At another level, Wood's world looks very different. His desk is a beat-up banquet table. His wall art is a map of Vietnam with pins -- blue for schools, yellow for language labs, green for computer labs -- showing where Room to Read has made its mark. His notepad is a red rice-paper journal that he bought at a women's cooperative in Kathmandu.

This blend of the hard-charging world of Microsoft and the gentler work of social change runs throughout Room to Read. For example, Wood is a fanatic about minimizing costs. Until this year, overhead was less than 5% of total donations. Even now, as Room to Read ramps up for growth, overhead will account for less than 10% of total donations.

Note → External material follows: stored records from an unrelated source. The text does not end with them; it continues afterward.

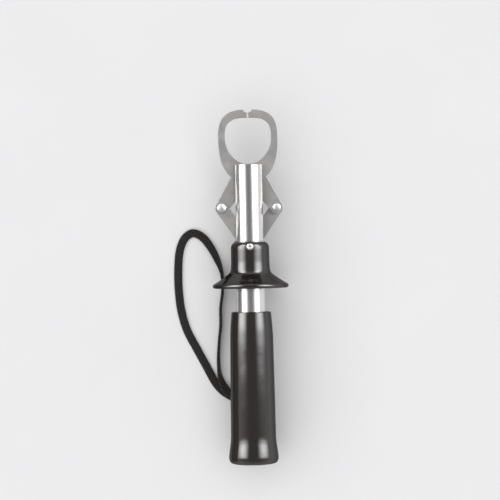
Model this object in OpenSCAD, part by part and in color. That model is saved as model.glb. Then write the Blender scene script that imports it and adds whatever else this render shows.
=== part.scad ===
// Lip grip: a hand tool that holds a fish by its lower jaw.
// Pulling the sprung collar towards the handle opens two hooked jaws; letting go closes them.
// The tool lies on its side on z = 0: +Y runs from the butt to the jaws and +Z is the front.
// A "station" is a distance along the tool from the butt of the handle.

/* [Handle] */
// Length of the handle
handle_len = 96; // [92:1:98]
// Diameter of the grip at its top edge
grip_top_d = 25.2; // [24.6:0.2:27]
// Diameter of the grip at its waist
grip_waist_d = 28.2; // [27.6:0.2:30]
// Diameter of the grip at the flare near the butt
grip_flare_d = 31.4; // [30.6:0.2:33]

/* [Tube] */
// Outer diameter of the main tube
tube_d = 18.2; // [18:0.1:18.6]
// Wall of the main tube
tube_wall = 1; // [0.8:0.1:1.2]
// Station of the tube's open top
tube_top = 189; // [188.6:0.2:190]

/* [Collar] */
// Station of the flange's underside with the jaws closed
collar_base = 111; // [110:0.5:112]
// Diameter of the collar's flange
flange_d = 48; // [46:1:50]
// Diameter of the collar's body
collar_d = 24.2; // [24:0.2:25]
// How far the collar slides towards the handle
collar_travel = 7; // [5:0.5:7]

/* [Jaws] */
// Station of the pivot that both jaws share
pivot_station = 181.6; // [181:0.2:182]
// Thickness of each jaw plate
jaw_t = 3.2; // [3:0.1:3.4]
// Outer width of the ring that the closed jaws form
ring_w = 38.2; // [37:0.2:39]
// Width of the opening in that ring
ring_open_w = 28.4; // [27.6:0.2:29]
// Station of the top of the closed ring
ring_top = 224; // [223:0.5:225]

/* [Linkage] */
// Distance of each corner rivet from the tool's axis
rivet_x = 17.5; // [17.5:0.1:18.2]
// Station of the corner rivets with the jaws closed
rivet_station = 161.7; // [161:0.1:162.4]
// Station of the collar's cross pin with the jaws closed
pin_station = 137; // [136.5:0.1:137.5]
// Thickness of each link
link_t = 1.5; // [1.3:0.1:1.6]

/* [Lanyard] */
// Width of the flat lanyard
strap_w = 5.3; // [4.8:0.1:5.6]
// Thickness of the flat lanyard
strap_t = 1.9; // [1.6:0.1:2]

/* [Hidden] */
$fn = 64;

steel = "silver";
satin_steel = "darkgray";
black_coat = "#3c3430";

axis_z = flange_d / 2;
tube_r = tube_d / 2;
bore_r = tube_r - tube_wall;
run = 0.05;        // running clearance of what turns or slides
slack = 0.02;      // half the gap between the two lapped hubs
hub_gap = 0.2;     // round each hub
slot_play = 0.15;  // on each side of what moves in the tube's slots

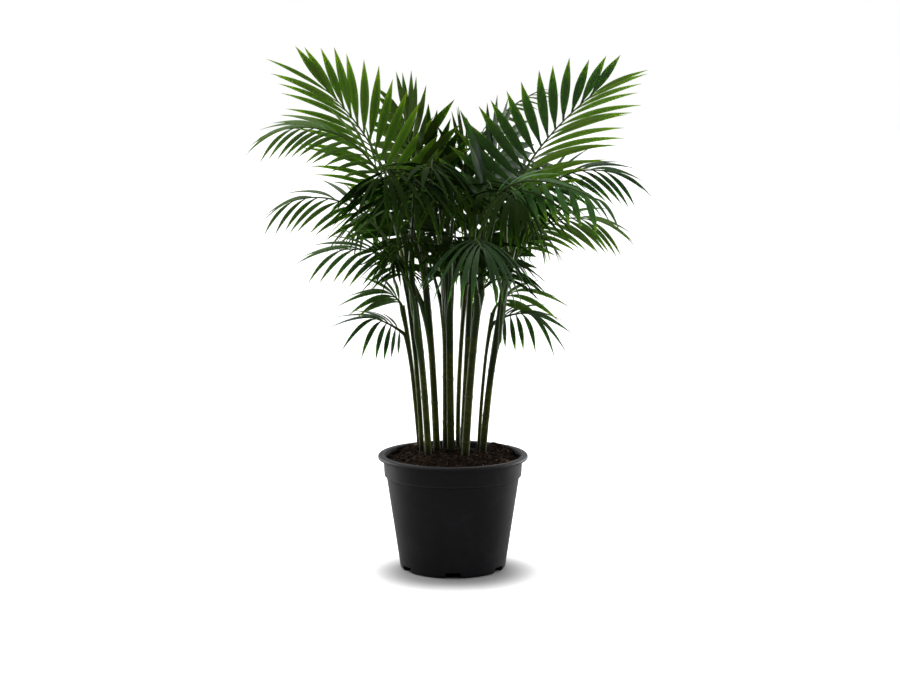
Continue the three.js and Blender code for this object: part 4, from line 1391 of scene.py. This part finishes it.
class PALM_OT_canes(bpy.types.Operator):
    """Make the canes"""

    bl_idname = "palm.canes"
    bl_label = "Canes"

    def execute(self, context):
        settings = context.scene.potted_palm.canes
        tree, material = cane_tree(), cane_material(settings)
        for name in CANES:
            make_cane(name, settings, tree, material)
        return {"FINISHED"}


class PALM_OT_fronds(bpy.types.Operator):
    """Make the fronds"""

    bl_idname = "palm.fronds"
    bl_label = "Fronds"

    def execute(self, context):
        settings = context.scene.potted_palm.fronds
        tree, stalk = frond_tree(), stalk_material(settings)
        glossy = leaf_material(settings, "Glossy leaf", specular=0.1)
        # The dull leaf, without sheen, is for fronds in painted shade.
        dull = leaf_material(settings, "Dull leaf", specular=0.005)
        for name in FRONDS:
            make_frond(name, settings, tree, glossy, dull, stalk)
        return {"FINISHED"}


class PALM_OT_stage(bpy.types.Operator):
    """Make the camera, the floor and the lights"""

    bl_idname = "palm.stage"
    bl_label = "Stage"

    def execute(self, context):
        settings = context.scene.potted_palm.stage
        make_camera(settings)
        make_floor(settings)
        make_lights()
        return {"FINISHED"}


class PALM_PT_panel(bpy.types.Panel):
    """The palm's settings and the buttons that build it"""

    bl_idname = "PALM_PT_panel"
    bl_label = "Potted Palm"
    bl_space_type = "VIEW_3D"
    bl_region_type = "UI"
    bl_category = "Palm"

    def draw(self, context):
        palm = context.scene.potted_palm
        for part in ("pot", "soil", "canes", "fronds", "stage"):
            box = self.layout.box()
            box.operator("palm." + part)
            settings = getattr(palm, part)
            for name in settings.__annotations__:
                box.prop(settings, name)


CLASSES = (
    PalmPotSettings,
    PalmSoilSettings,
    PalmCaneSettings,
    PalmFrondSettings,
    PalmStageSettings,
    PottedPalmSettings,
    PALM_OT_pot,
    PALM_OT_soil,
    PALM_OT_canes,
    PALM_OT_fronds,
    PALM_OT_stage,
    PALM_PT_panel,
)


def register():
    for cls in CLASSES:
        bpy.utils.register_class(cls)
    bpy.types.Scene.potted_palm = PointerProperty(type=PottedPalmSettings)


def unregister():
    del bpy.types.Scene.potted_palm
    for cls in reversed(CLASSES):
        bpy.utils.unregister_class(cls)


def main():
    register()
    bpy.ops.palm.stage()
    bpy.ops.palm.pot()
    bpy.ops.palm.soil()
    bpy.ops.palm.canes()
    bpy.ops.palm.fronds()


if __name__ == "__main__":
    main()
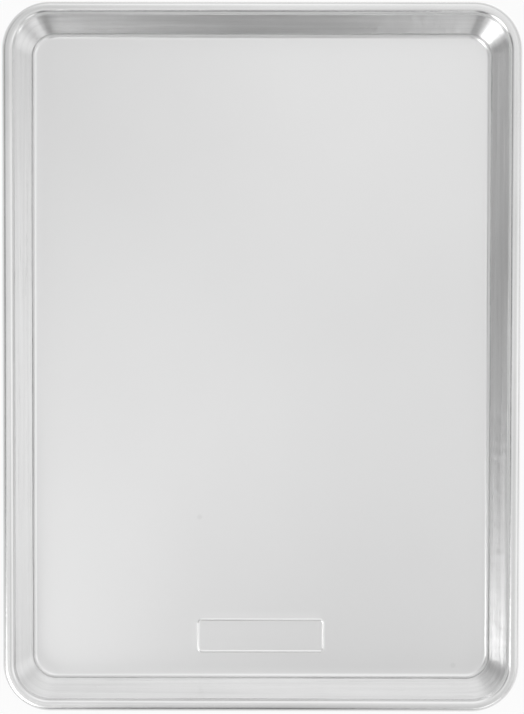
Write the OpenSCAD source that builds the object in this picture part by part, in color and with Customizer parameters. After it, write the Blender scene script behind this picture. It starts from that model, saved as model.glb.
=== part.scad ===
// Jelly roll pan: one pressed aluminium sheet whose edge is rolled over a steel wire.
// The origin is at the middle of the underside of the floor, with the long side along Y.

/* [Overall size] */
// Length over the rim
pan_length = 400; // [280:1:600]
// Width over the rim
pan_width = 292; // [200:1:450]
// Height from the underside of the floor to the top of the rim
pan_height = 26; // [16:0.5:40]
// Radius of the corners, seen from above, along the outside of the rim
corner_radius = 27; // [18:0.5:60]

/* [Sheet] */
// Thickness of the sheet
sheet = 1; // [0.6:0.1:1.5]
// Inside radius of the bend between floor and wall
floor_bend = 2.5; // [1:0.5:6]
// Lean of the walls from upright, in degrees
wall_lean = 18; // [5:1:25]

/* [Rolled rim] */
// Thickness of the wire inside the rim
wire_thickness = 3.5; // [2.5:0.1:5]
// Width of the flat stretch along the top of the rim
rim_flat = 1.4; // [0.4:0.1:3]
// Play between the wire and the sheet rolled round it
wire_play = 0.05; // [0.02:0.01:0.2]
// Gap between the sheet's tucked end and the wall
tuck_gap = 0.3; // [0.1:0.05:0.6]
// Gap between the two ends of the wire
wire_end_gap = 0.8; // [0.2:0.1:5]

/* [Pressed border on the floor] */
// Length of the border, across the pan
border_length = 73.5; // [40:0.5:120]
// Width of the border, along the pan
border_width = 19.5; // [12:0.5:40]
// Width of the raised line
border_line = 0.9; // [0.5:0.1:2]
// Height of the raised line
border_rise = 0.35; // [0.1:0.05:0.5]
// Outer radius of the border's corners
border_corner = 2.4; // [2.1:0.1:5]
// Distance from the border to the nearer edge of the flat floor
border_inset = 12; // [4:0.5:40]

/* [Hidden] */
$fn = 96;
// Points along a quarter turn of a bend
bend_points = 10;

// Radii of the curl round the wire: of its inner face, its middle and its outer face
curl_inner = wire_thickness / 2 + wire_play;
curl_middle = curl_inner + sheet / 2;
curl_outer = curl_inner + sheet;

// Radii of the same faces at the bend between floor and wall
bend_middle = floor_bend + sheet / 2;
bend_outer = floor_bend + sheet;

// The section lies outwards from the line of the corner centres, at its height above the table
curl_height = pan_height - curl_outer;
bend_height = sheet + floor_bend;
wall_rise = curl_height - bend_height + (curl_middle + bend_middle) * sin(wall_lean);
wall_run = wall_rise * tan(wall_lean) + (curl_middle + bend_middle) * cos(wall_lean);
rim_centre = [corner_radius - curl_outer, curl_height];
curl_centre = rim_centre - [rim_flat, 0];
bend_centre = [curl_centre.x - wall_run, bend_height];

// Places of the corner centres and of the border
centre_x = pan_width / 2 - corner_radius;
centre_y = pan_length / 2 - corner_radius;
border_y = border_inset + border_width / 2 - centre_y - bend_centre.x;

// Outward place of the wall's outer face at a height
function wall_face(height) =
    curl_centre.x - curl_inner / cos(wall_lean) + (height - curl_height) * tan(wall_lean);

// Points along an arc, from one angle to another
function arc(centre, radius, start, end) =
    let(steps = ceil(abs(end - start) / 90 * bend_points))
    [for (i = [0 : steps]) let(angle = start + (end - start) * i / steps)
        centre + radius * [cos(angle), sin(angle)]];

// The sheet's end, tucked under the wire and cut to lie along the wall
function tucked_end() =
    [for (height = [curl_height - curl_inner, curl_height - curl_outer])
        [wall_face(height) + tuck_gap, height]];

// The sheet's section: along its lower face to the tucked end, and back along its upper face
module sheet_section() {
    polygon(concat(
        [[0, 0]],
        arc(bend_centre, bend_outer, -90, -wall_lean),
        arc(curl_centre, curl_inner, 180 - wall_lean, 90),
        arc(rim_centre, curl_inner, 90, -90),
        tucked_end(),
        arc(rim_centre, curl_outer, -90, 90),
        arc(curl_centre, curl_outer, 90, 180 - wall_lean),
        arc(bend_centre, floor_bend, -wall_lean, -90),
        [[0, sheet]]
    ));
}

// The wire's section, midway along the flat stretch of the rim
module wire_section() {
    translate((curl_centre + rim_centre) / 2) circle(d = wire_thickness);
}

// Carries a section round the pan: four straight sides and four corners
module around_pan() {
    for (side = [0 : 3]) {
        across = side % 2 == 0 ? centre_x : centre_y;
        along = side % 2 == 0 ? centre_y : centre_x;
        rotate([0, 0, 90 * side]) {
            translate([across, 0, 0])
                rotate([90, 0, 0])
                    linear_extrude(height = 2 * along, center = true) children();
            translate([across, along, 0])
                rotate_extrude(angle = 90) children();
        }
    }
}

// A flat outline with round corners
module rounded_outline(length, width, corner) {
    square([length - 2 * corner, width], center = true);
    square([length, width - 2 * corner], center = true);
    for (x = [-1, 1], y = [-1, 1])
        translate([x * (length / 2 - corner), y * (width / 2 - corner)]) circle(corner);
}

// The border's line, as high as the sheet is raised there
module border_ring() {
    inner_length = border_length - 2 * border_line;
    inner_width = border_width - 2 * border_line;
    translate([0, border_y, 0])
        linear_extrude(height = border_rise)
            difference() {
                rounded_outline(border_length, border_width, border_corner);
                rounded_outline(inner_length, inner_width, border_corner - border_line);
            }
}

// The pressed sheet: floor, walls, rolled rim and the border pushed up from below
module pan_shell() {
    color([0.80, 0.80, 0.80])
        difference() {
            union() {
                translate([-centre_x, -centre_y, 0])
                    cube([2 * centre_x, 2 * centre_y, sheet]);
                around_pan() sheet_section();
                translate([0, 0, sheet]) border_ring();
            }
            border_ring();
        }
}

// The wire hoop inside the rolled rim, its ends facing each other at the middle of a long side
module rim_wire() {
    color([0.62, 0.63, 0.64])
        difference() {
            around_pan() wire_section();
            translate([centre_x, -wire_end_gap / 2, 0])
                cube([corner_radius, wire_end_gap, pan_height]);
        }
}

pan_shell();
rim_wire();
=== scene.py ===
"""Looks of the jelly roll pan: one pressed aluminium sheet, its edge rolled over a steel wire."""

import math

import bpy
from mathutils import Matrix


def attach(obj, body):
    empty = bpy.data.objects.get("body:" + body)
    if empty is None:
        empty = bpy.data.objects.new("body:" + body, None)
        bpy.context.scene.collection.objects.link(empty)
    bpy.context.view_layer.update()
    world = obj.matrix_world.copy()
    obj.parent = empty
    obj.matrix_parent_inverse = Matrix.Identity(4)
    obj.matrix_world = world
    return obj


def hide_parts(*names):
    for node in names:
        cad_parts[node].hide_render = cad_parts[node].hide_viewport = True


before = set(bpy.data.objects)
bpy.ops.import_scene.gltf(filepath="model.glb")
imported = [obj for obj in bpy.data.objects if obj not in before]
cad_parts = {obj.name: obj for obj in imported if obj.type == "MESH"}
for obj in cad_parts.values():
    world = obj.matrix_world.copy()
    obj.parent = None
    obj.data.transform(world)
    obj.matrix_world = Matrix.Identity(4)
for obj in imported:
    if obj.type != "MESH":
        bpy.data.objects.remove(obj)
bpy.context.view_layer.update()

MM = 0.001

# Sizes of the pan, in millimetres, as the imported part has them
PAN_LENGTH = 400.0
PAN_WIDTH = 292.0
PAN_HEIGHT = 26.0
CORNER_RADIUS = 27.0
SHEET = 1.0
FLOOR_BEND = 2.5
WALL_LEAN = math.radians(18)
CURL_INNER = 1.8
CURL_OUTER = 2.8
RIM_FLAT = 1.4
TUCK_GAP = 0.3
BORDER_LENGTH = 73.5
BORDER_WIDTH = 19.5
BORDER_LINE = 0.9
BORDER_RISE = 0.35
BORDER_CORNER = 2.4
BORDER_INSET = 12.0

# Places that follow from them, outwards from the line of the corner centres
CENTRE_X = PAN_WIDTH / 2 - CORNER_RADIUS
CENTRE_Y = PAN_LENGTH / 2 - CORNER_RADIUS
BEND_OUTER = FLOOR_BEND + SHEET
CURL_Z = PAN_HEIGHT - CURL_OUTER
BEND_Z = SHEET + FLOOR_BEND
CURL_MIDDLE = CURL_INNER + SHEET / 2
BEND_MIDDLE = FLOOR_BEND + SHEET / 2
WALL_RISE = CURL_Z - BEND_Z + (CURL_MIDDLE + BEND_MIDDLE) * math.sin(WALL_LEAN)
WALL_RUN = WALL_RISE * math.tan(WALL_LEAN) + (CURL_MIDDLE + BEND_MIDDLE) * math.cos(WALL_LEAN)
RIM_U = CORNER_RADIUS - CURL_OUTER
CURL_U = RIM_U - RIM_FLAT
BEND_U = CURL_U - WALL_RUN
BORDER_Y = BORDER_INSET + BORDER_WIDTH / 2 - CENTRE_Y - BEND_U

# What the press leaves beyond the plain form, in millimetres
FLOOR_CROWN = 0.5
WALL_RIPPLE = 0.35
RIDGE_SPREAD = 0.85 * BORDER_LINE

# Points of the mesh nearer than this are one, and the least length that is divided by, in metres
MERGE_DISTANCE = 1e-5
NEAR_NOTHING = 1e-6

# Heights between which one finish gives way to the next, in millimetres
FLOOR_FADE = (2.0, 4.5)
RIM_FADE = (23.0, 24.5)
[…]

Amazingly, despite Wood's big plans and impressive results, the group's paid headquarters staff is exactly one: Erin Keown, who had co-led efforts to build a school while based in Unilever's office in Ho Chi Minh City. Keown, who moved to San Francisco as part of the dotcom wave, is the organization's executive director. (As founder and president, Wood collects no salary.) Keown is responsible for grant writing and fund-raising efforts, overseeing volunteers, and monitoring how schools and libraries get used once they have been built. "We want to go back to schools in six months and see handprints all over the books," she says.

There's another critical part of the Room to Read formula: maintaining high expectations for the beneficiaries. It takes $5,000 in outside contributions to build a school in Nepal -- surprisingly little for a successful American executive but an unimaginable fortune for a typical villager in Nepal, who survives on less than $1 a day. But Room to Read "challenges" villages to pay for half of the project before it will begin work. The village has to raise money from its residents or contribute labor and building materials. In many cases, the process of meeting the "challenge grant" takes longer than the process of building the school. But Room to Read believes that it's worth the wait. "It's about ownership," says Keown. "The challenge grants are as much about creating an educational infrastructure as they are about initiating social change."